Ioana Maria Sisea at Kunsthalle Bega
As we imagine it, we will build it, as we shape it, it will mould us, if we trust it, it will work.
It is difficult to be impressed by Ioana Maria Sisea’s Harvest Time installation. Even though the work she is presenting at Kunsthalle Bega, Timisoara, has the ingredients to get under your skin, mainly through the emotional reference Ioana makes to her grandparents’ house, after their death, the work not only is resistant to easy takes on memory and nostalgia, but it is frighteningly clever in disarming the viewer, forcing them with an ‘after the fact’ all at once, unapologetic proof of a functional organism. Therefore, I was not impressed, as I said, because to be impressed is to have a specific expectation, which says more about oneself than the artwork I was rather made aware of its capacity to shift a paradigm, which is much more exciting.
We have no students on the roof of a school machine gunning their teachers/the establishment so well directed by Anderson in ‘If….’ in an attempt to get rid of rigid ideology.

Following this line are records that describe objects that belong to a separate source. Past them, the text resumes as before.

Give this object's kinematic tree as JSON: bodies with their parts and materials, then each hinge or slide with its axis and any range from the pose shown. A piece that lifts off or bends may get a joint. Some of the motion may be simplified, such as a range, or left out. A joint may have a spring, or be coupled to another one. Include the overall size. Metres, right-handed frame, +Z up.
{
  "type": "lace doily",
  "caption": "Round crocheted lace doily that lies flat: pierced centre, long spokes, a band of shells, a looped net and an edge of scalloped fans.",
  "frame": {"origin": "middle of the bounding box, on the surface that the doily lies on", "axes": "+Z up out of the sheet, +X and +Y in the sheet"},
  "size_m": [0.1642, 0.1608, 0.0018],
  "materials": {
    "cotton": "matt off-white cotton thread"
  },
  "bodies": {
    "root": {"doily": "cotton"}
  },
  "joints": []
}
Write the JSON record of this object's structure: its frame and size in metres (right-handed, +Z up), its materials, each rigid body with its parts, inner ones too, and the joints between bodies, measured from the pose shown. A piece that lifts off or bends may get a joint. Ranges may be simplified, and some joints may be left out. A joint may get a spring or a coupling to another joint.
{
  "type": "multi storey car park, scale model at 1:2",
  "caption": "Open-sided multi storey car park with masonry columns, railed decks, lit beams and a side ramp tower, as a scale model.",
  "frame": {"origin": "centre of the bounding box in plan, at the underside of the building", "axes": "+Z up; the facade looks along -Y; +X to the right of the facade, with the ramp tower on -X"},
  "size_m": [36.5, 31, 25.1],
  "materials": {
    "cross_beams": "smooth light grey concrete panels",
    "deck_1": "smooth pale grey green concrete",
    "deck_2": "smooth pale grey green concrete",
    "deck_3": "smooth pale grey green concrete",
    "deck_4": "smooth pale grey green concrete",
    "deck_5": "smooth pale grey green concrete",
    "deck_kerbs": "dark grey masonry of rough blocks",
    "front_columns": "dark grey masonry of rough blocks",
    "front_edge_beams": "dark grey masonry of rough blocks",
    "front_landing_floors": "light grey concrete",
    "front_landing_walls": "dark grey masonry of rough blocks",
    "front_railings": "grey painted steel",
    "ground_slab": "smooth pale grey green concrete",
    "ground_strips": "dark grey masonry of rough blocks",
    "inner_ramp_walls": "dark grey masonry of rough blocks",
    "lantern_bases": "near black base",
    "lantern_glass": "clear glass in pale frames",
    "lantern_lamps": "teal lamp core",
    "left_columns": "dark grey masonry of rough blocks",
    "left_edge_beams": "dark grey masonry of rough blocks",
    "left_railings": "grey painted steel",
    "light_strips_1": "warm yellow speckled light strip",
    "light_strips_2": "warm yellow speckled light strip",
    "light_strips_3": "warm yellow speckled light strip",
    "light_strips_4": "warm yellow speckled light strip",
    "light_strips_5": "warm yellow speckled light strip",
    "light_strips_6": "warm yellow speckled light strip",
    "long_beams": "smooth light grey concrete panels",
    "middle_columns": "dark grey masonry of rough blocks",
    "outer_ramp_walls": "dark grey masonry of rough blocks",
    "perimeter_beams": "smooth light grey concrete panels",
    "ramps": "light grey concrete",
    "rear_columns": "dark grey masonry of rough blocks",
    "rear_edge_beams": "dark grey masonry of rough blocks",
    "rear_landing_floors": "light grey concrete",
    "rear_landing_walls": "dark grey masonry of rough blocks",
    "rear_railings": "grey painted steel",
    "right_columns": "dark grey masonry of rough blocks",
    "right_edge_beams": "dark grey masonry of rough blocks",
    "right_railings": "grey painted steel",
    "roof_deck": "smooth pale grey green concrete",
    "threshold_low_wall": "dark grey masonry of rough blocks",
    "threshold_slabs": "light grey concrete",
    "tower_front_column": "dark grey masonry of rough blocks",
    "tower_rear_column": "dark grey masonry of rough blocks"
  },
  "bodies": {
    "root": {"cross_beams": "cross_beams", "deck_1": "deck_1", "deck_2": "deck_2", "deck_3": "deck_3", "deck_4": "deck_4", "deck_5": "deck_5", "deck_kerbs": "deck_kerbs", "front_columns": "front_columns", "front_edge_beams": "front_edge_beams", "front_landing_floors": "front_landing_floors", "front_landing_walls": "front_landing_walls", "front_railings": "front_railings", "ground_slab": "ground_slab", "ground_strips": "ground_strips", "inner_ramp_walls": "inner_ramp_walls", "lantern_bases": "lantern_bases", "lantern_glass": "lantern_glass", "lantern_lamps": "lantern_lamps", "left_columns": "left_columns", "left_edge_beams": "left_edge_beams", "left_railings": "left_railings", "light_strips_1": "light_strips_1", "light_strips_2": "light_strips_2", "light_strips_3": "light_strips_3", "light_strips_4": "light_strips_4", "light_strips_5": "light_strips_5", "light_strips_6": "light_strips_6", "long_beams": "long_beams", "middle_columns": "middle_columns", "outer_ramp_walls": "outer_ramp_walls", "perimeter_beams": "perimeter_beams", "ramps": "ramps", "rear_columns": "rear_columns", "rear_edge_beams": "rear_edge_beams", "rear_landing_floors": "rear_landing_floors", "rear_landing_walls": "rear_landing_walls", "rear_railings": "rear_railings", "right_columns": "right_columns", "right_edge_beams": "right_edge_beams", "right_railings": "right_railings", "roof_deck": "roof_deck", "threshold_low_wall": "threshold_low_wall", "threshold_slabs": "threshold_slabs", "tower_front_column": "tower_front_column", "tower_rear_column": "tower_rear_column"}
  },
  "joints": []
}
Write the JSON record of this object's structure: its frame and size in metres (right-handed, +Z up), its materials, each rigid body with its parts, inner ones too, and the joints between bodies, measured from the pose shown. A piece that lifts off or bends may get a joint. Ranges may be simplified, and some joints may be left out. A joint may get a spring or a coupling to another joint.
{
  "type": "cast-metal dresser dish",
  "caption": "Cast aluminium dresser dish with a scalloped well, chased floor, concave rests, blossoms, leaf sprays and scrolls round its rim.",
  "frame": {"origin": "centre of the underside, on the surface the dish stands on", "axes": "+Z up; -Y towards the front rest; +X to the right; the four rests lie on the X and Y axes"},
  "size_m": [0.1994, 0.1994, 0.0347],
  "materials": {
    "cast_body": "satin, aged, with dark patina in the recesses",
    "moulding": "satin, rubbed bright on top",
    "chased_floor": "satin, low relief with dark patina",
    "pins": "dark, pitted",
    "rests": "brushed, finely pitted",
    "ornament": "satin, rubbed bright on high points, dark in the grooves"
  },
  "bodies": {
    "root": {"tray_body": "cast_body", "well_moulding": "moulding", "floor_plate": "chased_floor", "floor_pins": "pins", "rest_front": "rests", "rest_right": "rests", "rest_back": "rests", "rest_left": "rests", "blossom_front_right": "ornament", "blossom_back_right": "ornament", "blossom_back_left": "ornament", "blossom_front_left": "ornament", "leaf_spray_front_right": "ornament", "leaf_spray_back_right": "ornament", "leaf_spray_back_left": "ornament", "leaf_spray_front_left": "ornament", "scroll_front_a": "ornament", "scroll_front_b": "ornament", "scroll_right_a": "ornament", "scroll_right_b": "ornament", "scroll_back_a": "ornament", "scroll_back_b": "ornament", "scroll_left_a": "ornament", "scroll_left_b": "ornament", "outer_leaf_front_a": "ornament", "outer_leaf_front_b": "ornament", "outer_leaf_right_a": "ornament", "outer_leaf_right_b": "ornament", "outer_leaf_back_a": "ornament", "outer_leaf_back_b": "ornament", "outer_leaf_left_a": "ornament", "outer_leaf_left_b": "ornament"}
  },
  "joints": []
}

We have in Ioana’s installation, ‘Harvest Time’, a successful expression of the difficulty of ‘’taking something into the future,’’ as Ioana put it, so efficient and tactical (even though these are industrial design notions) in transforming the individual character of a house, maybe even a national mentality.
In this particular work, Ioana Maria Sisea masters a homeland art. She’s not the only Romanian living artist to cater to something of the Romanian tradition, but she does so not through adornment, and idealisation like the Romanian born artist Mircea Cantor or painter Stefan Caltia, but through violence. She is very particular in how this destruction takes place, to the point that, of course, the destruction is considered an act of salvation. How to do this? In painting, scrupulously photographing the house, taking a mould of this dear house? Obviously not. Not her approach. It’s enough to have in mind her performance and video “Licking a Rolls Royce in its entirety’, to understand what I am talking about. Her entire discourse is dependent on giving her audience a chance to experience sensations of altered states of objects or social activities that otherwise would be just the same. Finally, I don’t have the feeling, and this is so liberating, of shooting at the target with art made of a monk’s wax, as the Romanian poet Angela Marinescu pointed out.
Losing one grandparent is enough of a trauma for most of us. What to make of it is another thing. Leave it hanging in one’s heart or transform it into something which makes sense to others, that’s what we’re witnessing. Because by hanging all these deconstructed elements on strings, chaos is rendered invisible; a drawer, a couch, a curtain, robes, unrecognisable, cut off from being remembered and visualised as they were when they were made or worn, cut off from toxic narratives, unreliable, distracted. That is why we have to learn from Ioana’s work. That’s why this work is monumental — because it does not talk about a personal trauma but a national trauma. It does not talk about the difficulty of losing somebody, but teaches us how to live with trauma, how to transform it so we can move on. Where are the works of art that allow for a spiritual silence that transcends hard reality, or that distil violence to put us at ease and protect us from chaos and bastardization? Spend time with the work of Ioana and you’ll see that it gets under the skin if processed as an indication that we are desperately in need of dropping a big part of who we are, maybe even drop it forever.